CONCORD, N.H. -- Labor Commissioner George Copadis said Friday that workers at three New Hampshire Hooters that closed their doors will get paid next week.
Copadis said the bankruptcy trustee in Massachusetts will write checks to the workers on Tuesday. He said they will be mailed to their last known address and should get them by July 6.
Hooters closed its doors last week in three New Hampshire locations, Manchester, Nashua and Salem. Hooters had five other locations in New England.
The closings affect 90 workers in New Hampshire of the 280 workers in the eight locations.
Workers who don't get their checks should contact the state Labor Department.
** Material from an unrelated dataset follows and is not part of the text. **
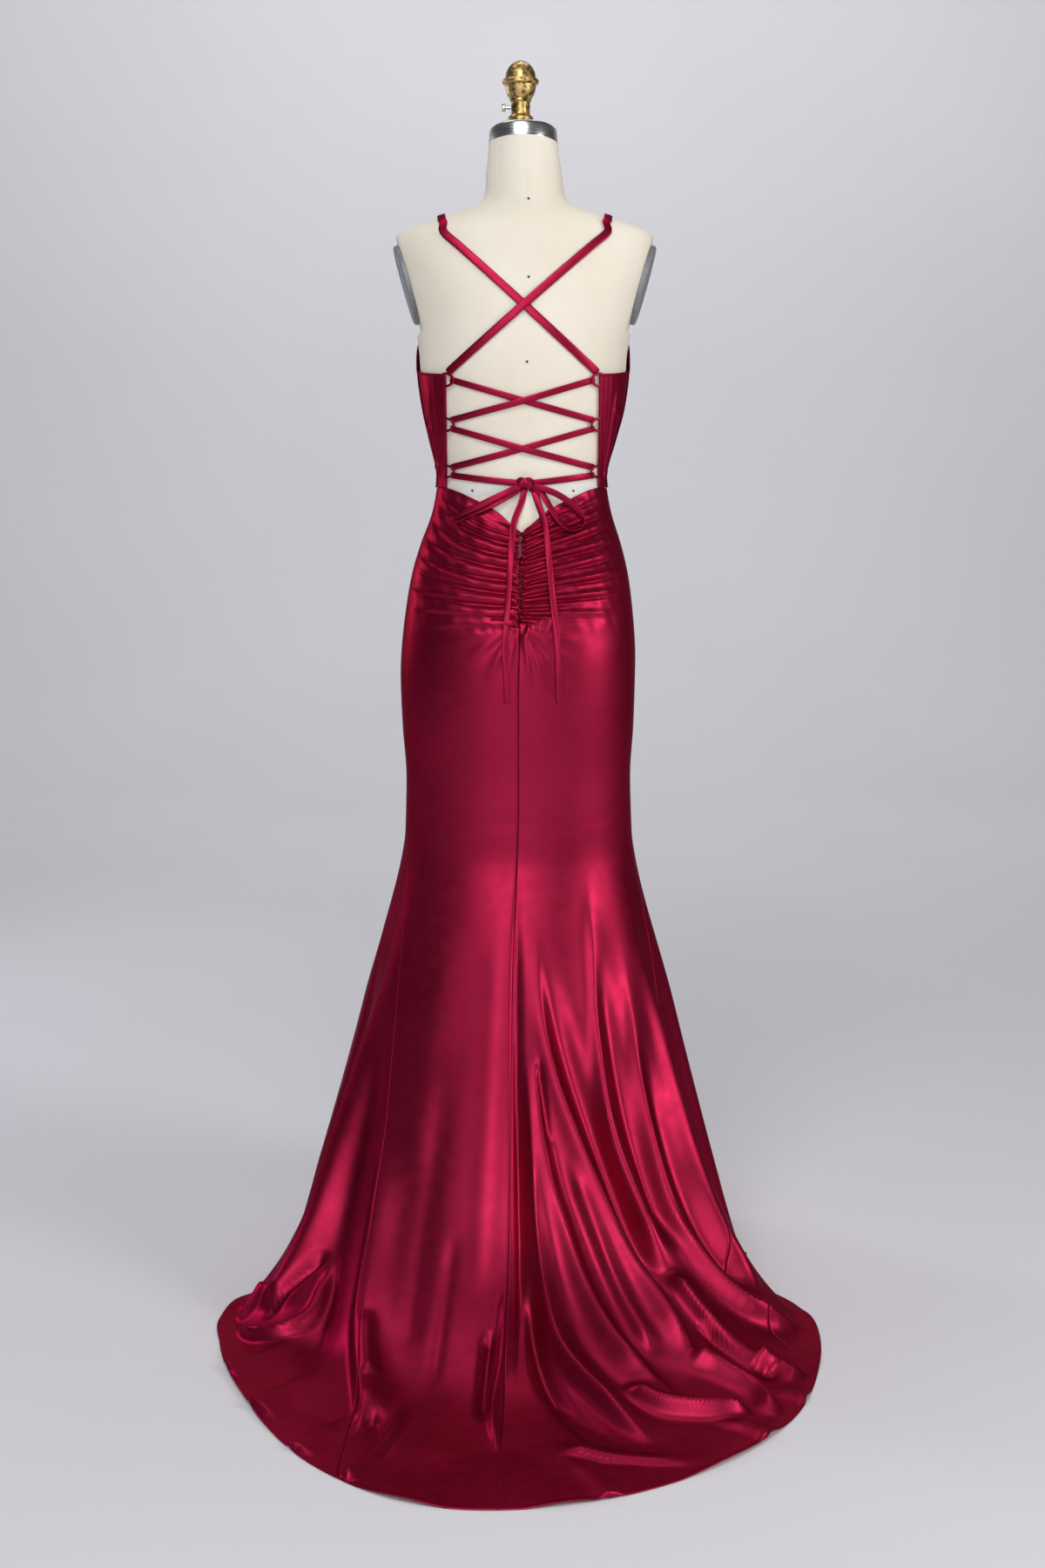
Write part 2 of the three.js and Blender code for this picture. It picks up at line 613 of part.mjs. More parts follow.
// The left loop lies flat: its ribbon goes out to the tip, and comes back a little lower, under itself
const flatLoop = {
  tip: { x: 86, z: 1044, lift: 11.5 },
  root: { x: 4, z: 1089 },
  over: { drop: 0, rootLift: 7.6, lift: 13.4 },
  under: { drop: 3, rootLift: 4.2, lift: 9.6 },
  rise: 0.35, // of its length, from the root, over which a layer rises
};
function bowLeft() {
  const { tip, root, over, under, rise } = flatLoop;
  const layer = ({ drop, rootLift, lift }) => (t) => ({
    x: lerp(root.x, tip.x, t),
    z: lerp(root.z - drop * (1 - t), tip.z, t) - drop * Math.sin(Math.PI * t),
    lift: lerp(rootLift, lift, smoothstep(t, 0, rise)),
  });
  const out = range(6).slice(0, -1).map(layer(over));
  const back = range(6).slice(0, -1).reverse().map(layer(under));
  return foldedRibbon([...out, tip, ...back], laceWidth);
}

// The right loop hangs open, as a drop
const openLoop = [
  { x: -14, z: 1089, lift: 7.6 },
  { x: -24, z: 1086, lift: 10.8 },
  { x: -38, z: 1080, lift: 12.4 },
  { x: -52, z: 1071, lift: 12.8 },
  { x: -65, z: 1059, lift: 12.4 },
  { x: -75, z: 1045, lift: 11.4 },
  { x: -76, z: 1036, lift: 10.8 },
  { x: -69, z: 1029, lift: 10.4 },
  { x: -58, z: 1031, lift: 10 },
  { x: -47, z: 1041, lift: 9.8 },
  { x: -38, z: 1055, lift: 9.4 },
  { x: -30, z: 1070, lift: 7.4 },
  { x: -24, z: 1081, lift: 5.4 },
  { x: -17, z: 1087, lift: 3.4 },
];

// The two hanging ends
const tailRoutes = {
  left: [
    { x: -3, z: 1086, lift: 1.6 },
    { x: 2, z: 1066, lift: 4.5 },
    { x: 11, z: 1040, lift: 8.2 },
    { x: 14, z: 1012, lift: 8.4 },
    { x: 16, z: 984, lift: 8.4 },
    { x: 18, z: 954, lift: 8.4 },
    { x: 20, z: 925, lift: 8.2 },
    { x: 22, z: 896, lift: 6.4 },
    { x: 23, z: 870, lift: 4.2 },
    { x: 21, z: 836, lift: 3.8 },
    { x: 20, z: 804, lift: 3.8 },
  ],
  right: [
    { x: -14.5, z: 1085, lift: 1.6 },
    { x: -21, z: 1064, lift: 4.5 },
    { x: -28, z: 1040, lift: 8.2 },
    { x: -32, z: 1010, lift: 8.4 },
    { x: -35, z: 980, lift: 8.4 },
    { x: -38, z: 950, lift: 8.4 },
    { x: -41, z: 920, lift: 8.2 },
    { x: -44, z: 890, lift: 6 },
    { x: -46, z: 862, lift: 4.2 },
    { x: -47.5, z: 834, lift: 3.8 },
    { x: -48, z: 805, lift: 3.8 },
  ],
};

// The zip's slider and the pull that hangs from it, at the top of the middle seam
const zipAngle = 0.2;
const zipSlider = { width: 5, height: 9, wall: 2.6, z: 1018, lift: 3.3 };
const zipPull = { width: 4.6, height: 20, wall: 1.2, z: 1003.4, lift: 3.9 };

// A thin plate with round ends, standing on the form's surface and facing outwards
function plate({ width, height, wall, z, lift }, angle) {
  const shape = new THREE.Shape();
  const [half, straight] = [width / 2, height / 2 - width / 2];
  shape.absarc(0, straight, half, 0, Math.PI, false);
  shape.absarc(0, -straight, half, Math.PI, 2 * Math.PI, false);
  const geometry = new THREE.ExtrudeGeometry(shape, {
    depth: wall,
    bevelEnabled: false,
    curveSegments: 5,
  });
  geometry.rotateX(Math.PI / 2);
  geometry.rotateZ(Math.PI);
  const seat = offFigure(z, angle, lift);
  const outward = offFigure(z, angle, lift + 1).sub(seat);
  geometry.translate(0, wall, 0);
  geometry.rotateX(Math.atan2(outward.z, outward.y));
  geometry.translate(seat.x, seat.y, seat.z);
  return geometry;
}

add(dress, "skirt_back_left", skirtBack(1), satin);
add(dress, "skirt_back_right", skirtBack(-1), satin);
add(dress, "skirt_front", skirtFront(), satin);
add(dress, "bodice_front", bodiceFront(), satin);
const panelLift = ease + clothWall / 2;
const sides = { left: 1, right: -1 };
for (const [name, side] of Object.entries(sides)) {
  const panel = bodiceBackGrid(side, 0, 1, 6, panelLift);
  add(dress, `bodice_back_${name}`, wallSolid(panel, clothWall), satin);
  add(dress, `placket_${name}`, placket(side), satin);
  add(dress, `strap_${name}`, strap(side, side > 0 ? 0 : 1), satin);
  loopHeights.forEach((height, i) => {
    add(dress, `lace_loop_${name}_${i + 1}`, laceLoop(side, height), satin);
  });
}

// The laces: each starts below one loop and ends above the next one down, on the other side
const laceEnd = (side, i, turn) => ({ x: side * laceReach, z: loopHeights[i] + turn * laceTurn });
add(dress, "lace_left_1", lace(laceEnd(1, 0, 0), laceEnd(-1, 1, 1), 0), satin);
add(dress, "lace_right_1", lace(laceEnd(-1, 0, 0), laceEnd(1, 1, 1), laceOver), satin);
add(dress, "lace_left_2", lace(laceEnd(1, 1, -1), laceEnd(-1, 2, 1), laceOver), satin);
add(dress, "lace_right_2", lace(laceEnd(-1, 1, -1), laceEnd(1, 2, 1), 0), satin);
const knotSide = (side) => ({ x: knotPlace.x + side * laceMeet.aside, z: knotPlace.z + laceMeet.above });
add(dress, "lace_left_3", lace(laceEnd(1, 2, -1), knotSide(1), 0), satin);
add(dress, "lace_right_3", lace(laceEnd(-1, 2, -1), knotSide(-1), 0), satin);
add(dress, "lace_knot", knot(), satin);
add(dress, "bow_left", bowLeft(), satin);
add(dress, "bow_right", ribbonOnFigure(openLoop, laceWidth), satin);
add(dress, "tail_left", ribbonOnFigure(tailRoutes.left, laceWidth), satin);
add(dress, "tail_right", ribbonOnFigure(tailRoutes.right, laceWidth), satin);
add(dress, "zip_slider", plate(zipSlider, zipAngle), darkSteel);
add(dress, "zip_pull", plate(zipPull, zipAngle), darkSteel);

// The form's body
function formTorso() {
  const heights = [
    formBottom, 830, 870, 920, 965, 1005, 1035, 1060, 1085, 1108, 1135, 1165, 1200, 1228, 1250, 1274,
    1298, 1322, 1347, 1372, 1396, 1412, 1421, 1430, 1438, 1446, 1454, 1463, 1475, 1495, 1515, neckTop,
  ];
  const around = 32;
  const positions = [];
  for (const z of heights) {
    for (let j = 0; j < around; j += 1) positions.push(...figurePoint(z, (360 * j) / around));
  }
  const indices = [];
  for (let i = 0; i + 1 < heights.length; i += 1) {
    for (let j = 0; j < around; j += 1) {
      const [a, b] = [i * around + j, i * around + ((j + 1) % around)];
      indices.push(a, b + around, b, a, a + around, b + around);
    }
  }
  const top = (heights.length - 1) * around;
  for (let j = 1; j + 1 < around; j += 1) {
    indices.push(0, j, j + 1);
    indices.push(top, top + j + 1, top + j);
  }
  return meshOf(positions, indices);
}

// A turned piece on an upright axis from a profile of {r, z} places
function turned(profile, around) {
  const points = profile.map(({ r, z }) => new THREE.Vector2(r, z));
  return new THREE.LatheGeometry(points, around).rotateX(Math.PI / 2);
}

// The steel cap on the neck: a band and a low dome, tilted with the neck
function neckCap() {
  const cap = turned(
    [
      { r: 0, z: 0 },
      { r: 46.2, z: 0 },
      { r: 45.6, z: 19 },
      { r: 43.5, z: 21 },
      { r: 24, z: 23.5 },
      { r: 0, z: 23.5 },
    ],
    28,
  );
  cap.rotateX(Math.atan(neckLean.slope));
  cap.translate(-1, neckLean.centre, neckTop + restGap);
  return cap;
}

// The gilt finial, on a short collar that stands on the cap
const finialAxis = { x: 2.5, y: -8 };
const collar = { radius: 12.5, foot: 1567.5 };
function finial() {
  const shape = turned(
    [
      { r: 0, z: collar.foot - 2.8 },
      { r: 8, z: collar.foot - 2.8 },
      { r: 8, z: collar.foot },
      { r: 17.5, z: collar.foot },
      { r: 17.5, z: 1578 },
      { r: 13.5, z: 1580 },
      { r: collar.radius, z: 1582 },
      { r: collar.radius, z: 1597 },
      { r: 16, z: 1602 },
      { r: 19.5, z: 1610 },
      { r: 20.5, z: 1619 },
      { r: 24.6, z: 1621 },
      { r: 24.6, z: 1625 },
      { r: 20.5, z: 1627 },
      { r: 19.6, z: 1634 },
      { r: 15.5, z: 1643 },
      { r: 8, z: 1649 },
      { r: 0, z: 1651 },
    ],
    20,
  );
  return shape.translate(finialAxis.x, finialAxis.y, 0);
}

// The thumb screw, which turns on its own axis in the collar's left side
const screw = { z: 1590, shank: 2.3, head: 5.5, headFrom: 20.5, headTo: 25 };
function neckScrew() {
  const shape = turned(
    [
      { r: 0, z: collar.radius + restGap },
      { r: screw.shank, z: collar.radius + restGap },
      { r: screw.shank, z: screw.headFrom },
      { r: screw.head, z: screw.headFrom },
      { r: screw.head, z: screw.headTo },
      { r: 0, z: screw.headTo },
    ],
    12,
  );
  shape.rotateY(Math.PI / 2);
  return shape.translate(finialAxis.x, finialAxis.y, screw.z);
}

// The oval plate on an armhole
const armPlateSize = { half: 42, rise: 54, wall: 7, y: -4, inset: 3 };
function armPlate(side) {
  const { half, rise, wall, y, inset } = armPlateSize;
  const disc = new THREE.CylinderGeometry(1, 1, wall, 28).rotateZ(Math.PI / 2);
  disc.scale(1, half, rise);
  disc.translate(wall / 2 + restGap, 0, 0);
  disc.rotateY(Math.atan(armhole.lean * Math.cos(degToRad(armhole.turn))));
  disc.rotateZ(side > 0 ? degToRad(armhole.turn) : Math.PI - degToRad(armhole.turn));
  disc.translate(armholeLimit(y, armhole.z) * side - inset, y, armhole.z);
  return disc;
}

function pole() {
  const height = formBottom - baseHeight - 2 * restGap;
  const tube = new THREE.CylinderGeometry(poleRadius, poleRadius, height, 20).rotateX(Math.PI / 2);
  return tube.translate(0, 0, baseHeight + restGap + height / 2);
}

function base() {
  return turned(
    [
      { r: 0, z: 0 },
      { r: baseRadius, z: 0 },
      { r: baseRadius, z: 12 },
      { r: baseRadius - 8, z: 17 },
      { r: 30, z: baseHeight },
      { r: 0, z: baseHeight },
    ],
    40,
  );
}

add(stand, "form_torso", formTorso(), canvas);
add(stand, "neck_cap", neckCap(), steel);
add(stand, "finial", finial(), gilding);
add(stand, "neck_screw", neckScrew(), steel);
add(stand, "arm_plate_left", armPlate(1), greyPaint);
add(stand, "arm_plate_right", armPlate(-1), greyPaint);
add(stand, "pole", pole(), blackPaint);
add(stand, "base", base(), blackPaint);

const part = new THREE.Group();
part.add(dress, stand);
export default part;
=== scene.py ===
# Satin mermaid gown with a laced back and a long train, on a limbless dress form.
# Metres, +Z up, origin on the floor under the pole. The back of the gown faces +Y, the wearer's left is +X.
# An angle goes round the figure in degrees: 0 at the middle of the back, 90 at the wearer's left.
import bpy
import bmesh
import math
import numpy as np
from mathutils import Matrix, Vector


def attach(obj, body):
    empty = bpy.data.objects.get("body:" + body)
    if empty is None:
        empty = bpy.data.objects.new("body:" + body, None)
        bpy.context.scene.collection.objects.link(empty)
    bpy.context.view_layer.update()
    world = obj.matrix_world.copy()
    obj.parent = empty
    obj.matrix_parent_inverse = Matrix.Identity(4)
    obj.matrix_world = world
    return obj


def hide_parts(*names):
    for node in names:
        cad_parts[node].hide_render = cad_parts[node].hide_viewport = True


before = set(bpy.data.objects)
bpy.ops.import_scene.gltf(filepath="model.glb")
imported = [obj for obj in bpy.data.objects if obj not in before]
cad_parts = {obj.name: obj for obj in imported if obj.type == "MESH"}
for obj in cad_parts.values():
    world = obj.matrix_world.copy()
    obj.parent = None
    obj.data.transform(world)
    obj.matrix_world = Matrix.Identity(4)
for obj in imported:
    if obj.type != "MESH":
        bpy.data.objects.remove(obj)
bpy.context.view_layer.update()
print("frame loaded:", len(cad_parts), "nodes")

mm = 0.001
mainBody = "gown_and_form"
hugSide = 88.0  # the angle of the side seams above the knee
# out is the distance from the form to the cloth's outer face, and bodiceOut what the bust adds, in millimetres
cloth = dict(wall=1.0 * mm, seamGap=0.08 * mm, out=2.9, bodiceOut=2.2)

scene = bpy.context.scene


# Camera: a 50 mm lens at 3 m, 1.1 m up, tilted a little down, square on to the back
def makeCamera():
    lens = bpy.data.cameras.new("camera")
    lens.lens = 50
    lens.sensor_width = 36
    camera = bpy.data.objects.new("camera", lens)
    camera.location = (0.0, 3.0, 1.10)
    camera.rotation_euler = (math.radians(82), 0, math.radians(180))
    scene.collection.objects.link(camera)
    scene.camera = camera


makeCamera()


# Tables of the figure and the gown, in millimetres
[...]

Relax ladies...The check is in the mail.


----------



## Foxracingmtnridr (Feb 23, 2003)

Last time I went to the one in Warwick the Waitress was probably 8 months pregnant and she had the muffin top going over her "hot" pants.


----------



## Home Wood (Oct 12, 2006)

Hooters is way over rated. The wings are decent if you get them "naked". The 80's alfits need to go. It's 2007,not 1987. They could do just fine if they would make some simple changes. The last Hooters I went to was actually the one in Hyannis a year ago.


----------



## screamineagle (Jul 11, 2005)

Nooooooooooooo


----------